Al entrar el siglo diecinueve las cosas se volvieron más sencillas. El nacimiento de una entidad westfaliana en el poniente de La Española, ayudó a revelar, gracias a los contrastes, la identidad de un corpus social en el lado oriental. Se podía, al fin, definir claramente un “nosotros” por oposición al “ellos” que acaba de aparecer.
Pocos años más tarde el concepto vistió nuevos ropajes. La separación, o independencia, en su euforia entusiasta se proclamó libertadora. De golpe y trabucazo, según la aceptada mitología, nos despertamos libres y soberanos en una radiante mañana de mil ochocientos cuarenta y cuatro. En aquella época, “nosotros”, ya no se refería ― aunque casi todos lo ignoraban ― a un grupo de castas, sino a un conjunto de clases. La naciente revolución industrial lo exigía. Eran tiempos modernos. En esos mismos momentos, un gentleman alemán descifraba en la lejana Europa la dinámica de las clases sociales y su incidencia en la evolución de las sociedades humanas.
Algunos más informados, más astutos que la mayoría, se apoderaron del mundo de las palabras, el último campo de batalla; allí donde se ganan las guerras de las definiciones y del porvenir. Años más tarde, habrían de aparecer los héroes como deus ex maquina en el firmamento de nuestra historia. Hacían falta santos para los altares republicanos, había proclamado un tirano, no por azar; el poder no sólo reposa sobre el miedo y la violencia, también sobre el orgullo.

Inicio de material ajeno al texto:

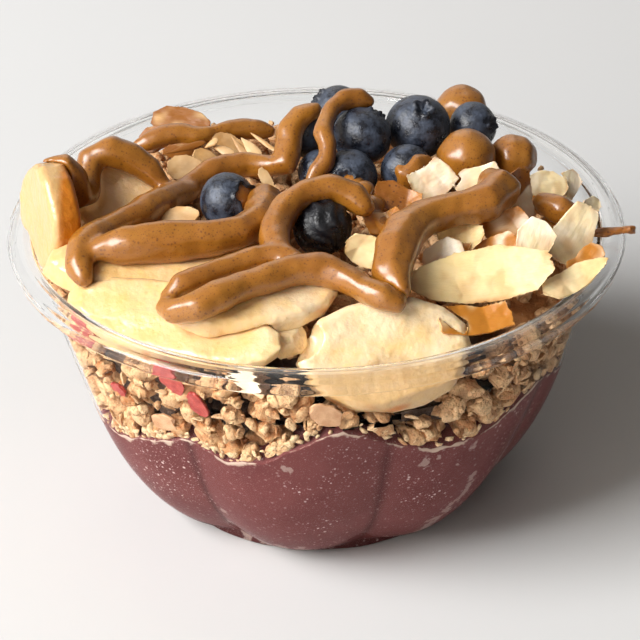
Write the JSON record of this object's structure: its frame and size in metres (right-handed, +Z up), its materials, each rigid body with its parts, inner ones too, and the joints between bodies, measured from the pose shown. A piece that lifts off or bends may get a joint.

El pueblo necesitaba saberse valiente, cantar a la faz del mundo sus victorias sobre el enemigo, el hombre diferente; saber que no era ni servil ni indolente, que estaba dispuesto al sacrificio por los siglos de los siglos, amén.
Hubo quizá que recrear ciertos detalles, borrar un párrafo o dos, reescribir algunas páginas o recomponer una que otra batalla; en fin, alterar un poco el pasado, una vez más; la realidad tiene la mala costumbre de no siempre ser conveniente.
Recordemos, no obstante, que al final de aquellas jornadas el poder quedó en las manos de quienes ya lo ejercían en nombre de un monarca lejano; que a pesar de lo que afirman los poetas, las victorias nunca son serenas; que podemos cantar con una viva emoción, libertad, libertad, libertad, pero que la libertad no se adquiere a fuerza de cantos, que hay que parirla, amamantarla, enseñarle a caminar, a veces bajarle la fiebre, educarla, guiarla por sendas llenas de trampas y que todo eso requiere tiempo, sacrificios y que al final hay que compartirla con los demás, como a un hijo y como a un hijo permitirle crecer, madurar y perdurar a través de las generaciones; que las riquezas no cambian de propietarios al ritmo de las repúblicas; que el destino final de los impuestos no garantiza por sí solo el ejercicio de la soberanía; que la élite de los grandes sobrevive a las vicisitudes y se adapta a todos los bailes de máscaras y hasta a las revoluciones.
Recordar, sobre todo, que la constitución era ya un pedazo de papel mucho antes de que lo declarara el aforismo de un cínico.